## Available records
* * *
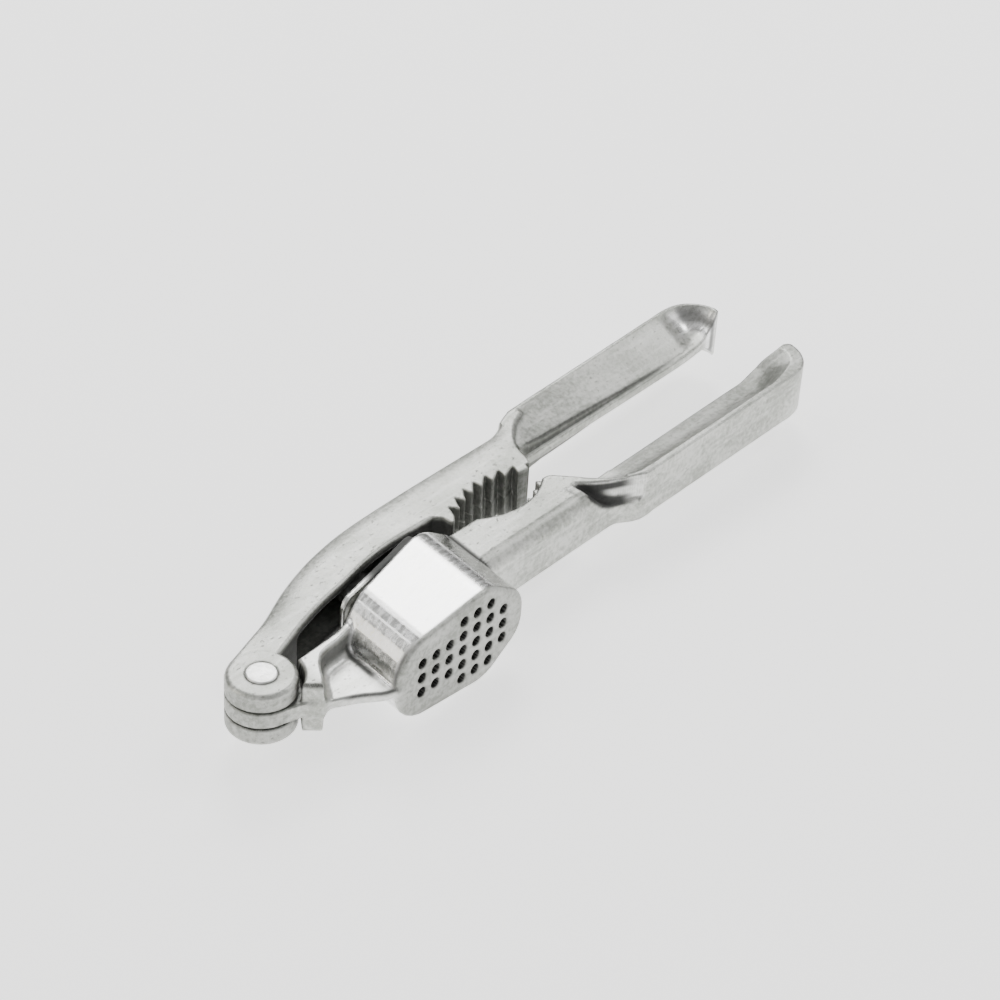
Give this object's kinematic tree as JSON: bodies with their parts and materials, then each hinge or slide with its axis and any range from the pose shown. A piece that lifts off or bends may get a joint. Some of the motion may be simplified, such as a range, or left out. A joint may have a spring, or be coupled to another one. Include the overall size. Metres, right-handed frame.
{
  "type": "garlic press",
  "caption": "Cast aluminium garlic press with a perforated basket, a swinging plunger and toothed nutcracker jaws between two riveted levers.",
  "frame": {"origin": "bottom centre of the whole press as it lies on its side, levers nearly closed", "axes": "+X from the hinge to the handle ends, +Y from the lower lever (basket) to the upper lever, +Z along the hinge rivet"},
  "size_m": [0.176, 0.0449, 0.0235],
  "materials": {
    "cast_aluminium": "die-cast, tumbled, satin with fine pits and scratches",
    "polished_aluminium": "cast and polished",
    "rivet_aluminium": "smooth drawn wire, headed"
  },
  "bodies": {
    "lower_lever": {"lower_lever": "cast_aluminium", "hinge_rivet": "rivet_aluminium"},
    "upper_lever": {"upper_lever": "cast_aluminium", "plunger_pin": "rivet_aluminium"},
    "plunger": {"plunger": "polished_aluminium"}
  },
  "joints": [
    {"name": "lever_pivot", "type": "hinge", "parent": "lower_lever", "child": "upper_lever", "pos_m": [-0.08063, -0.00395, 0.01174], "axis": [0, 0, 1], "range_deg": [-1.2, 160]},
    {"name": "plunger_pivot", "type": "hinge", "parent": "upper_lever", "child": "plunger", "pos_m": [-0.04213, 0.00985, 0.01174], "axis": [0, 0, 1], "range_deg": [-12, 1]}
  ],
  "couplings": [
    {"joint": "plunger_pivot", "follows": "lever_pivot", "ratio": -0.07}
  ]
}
* * *
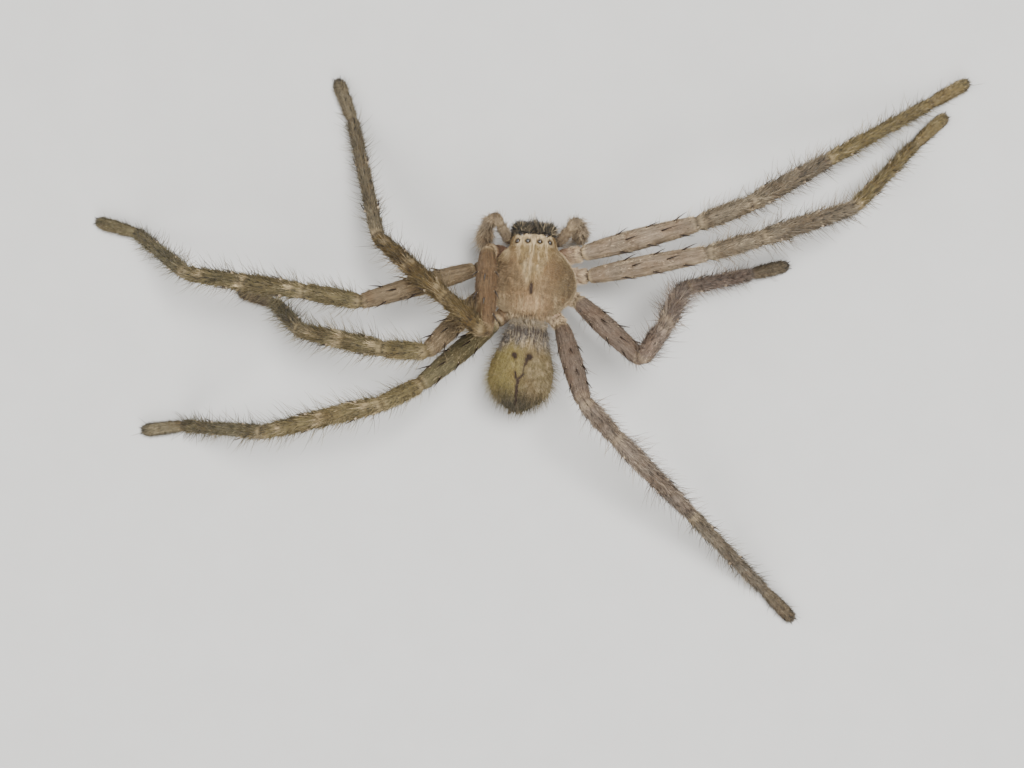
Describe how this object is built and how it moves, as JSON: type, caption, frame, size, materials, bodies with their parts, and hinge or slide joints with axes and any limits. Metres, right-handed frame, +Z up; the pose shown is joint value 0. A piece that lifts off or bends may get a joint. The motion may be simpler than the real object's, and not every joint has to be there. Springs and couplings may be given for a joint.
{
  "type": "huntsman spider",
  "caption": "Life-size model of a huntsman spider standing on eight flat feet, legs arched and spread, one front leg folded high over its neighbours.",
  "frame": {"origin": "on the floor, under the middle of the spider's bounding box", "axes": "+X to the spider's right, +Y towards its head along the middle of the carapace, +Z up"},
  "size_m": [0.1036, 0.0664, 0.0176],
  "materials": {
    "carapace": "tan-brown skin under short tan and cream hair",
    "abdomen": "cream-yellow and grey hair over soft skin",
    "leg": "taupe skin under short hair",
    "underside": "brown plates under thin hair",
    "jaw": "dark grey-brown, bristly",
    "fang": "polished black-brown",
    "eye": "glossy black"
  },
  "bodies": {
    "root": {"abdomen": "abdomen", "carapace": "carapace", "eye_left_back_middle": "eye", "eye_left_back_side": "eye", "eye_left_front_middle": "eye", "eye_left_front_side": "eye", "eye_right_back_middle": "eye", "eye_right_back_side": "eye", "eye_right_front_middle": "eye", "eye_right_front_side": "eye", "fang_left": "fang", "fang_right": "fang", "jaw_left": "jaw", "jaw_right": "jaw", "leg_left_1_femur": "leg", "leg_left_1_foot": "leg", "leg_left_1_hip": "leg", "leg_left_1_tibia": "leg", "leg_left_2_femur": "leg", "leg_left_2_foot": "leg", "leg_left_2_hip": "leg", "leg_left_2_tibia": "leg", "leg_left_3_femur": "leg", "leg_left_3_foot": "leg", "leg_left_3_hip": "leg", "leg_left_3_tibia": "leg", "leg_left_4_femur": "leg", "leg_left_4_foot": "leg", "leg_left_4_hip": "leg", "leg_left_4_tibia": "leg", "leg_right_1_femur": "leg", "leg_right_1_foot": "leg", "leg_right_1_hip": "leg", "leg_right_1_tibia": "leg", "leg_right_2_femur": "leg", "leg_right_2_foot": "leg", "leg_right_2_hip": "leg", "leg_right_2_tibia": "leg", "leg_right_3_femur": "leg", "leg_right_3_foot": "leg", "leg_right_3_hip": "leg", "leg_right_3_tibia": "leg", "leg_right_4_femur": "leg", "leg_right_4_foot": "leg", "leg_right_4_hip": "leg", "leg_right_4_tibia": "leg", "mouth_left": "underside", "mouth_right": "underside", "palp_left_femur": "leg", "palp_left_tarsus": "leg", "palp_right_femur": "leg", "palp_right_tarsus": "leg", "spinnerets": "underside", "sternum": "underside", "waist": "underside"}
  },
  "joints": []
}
* * *
## What you have to do
Filter out every line that lacks the word "from", and copy the rest.

## Solution below
Give this object's kinematic tree as JSON: bodies with their parts and materials, then each hinge or slide with its axis and any range from the pose shown. A piece that lifts off or bends may get a joint. Some of the motion may be simplified, such as a range, or left out. A joint may have a spring, or be coupled to another one. Include the overall size. Metres, right-handed frame.
  "frame": {"origin": "bottom centre of the whole press as it lies on its side, levers nearly closed", "axes": "+X from the hinge to the handle ends, +Y from the lower lever (basket) to the upper lever, +Z along the hinge rivet"},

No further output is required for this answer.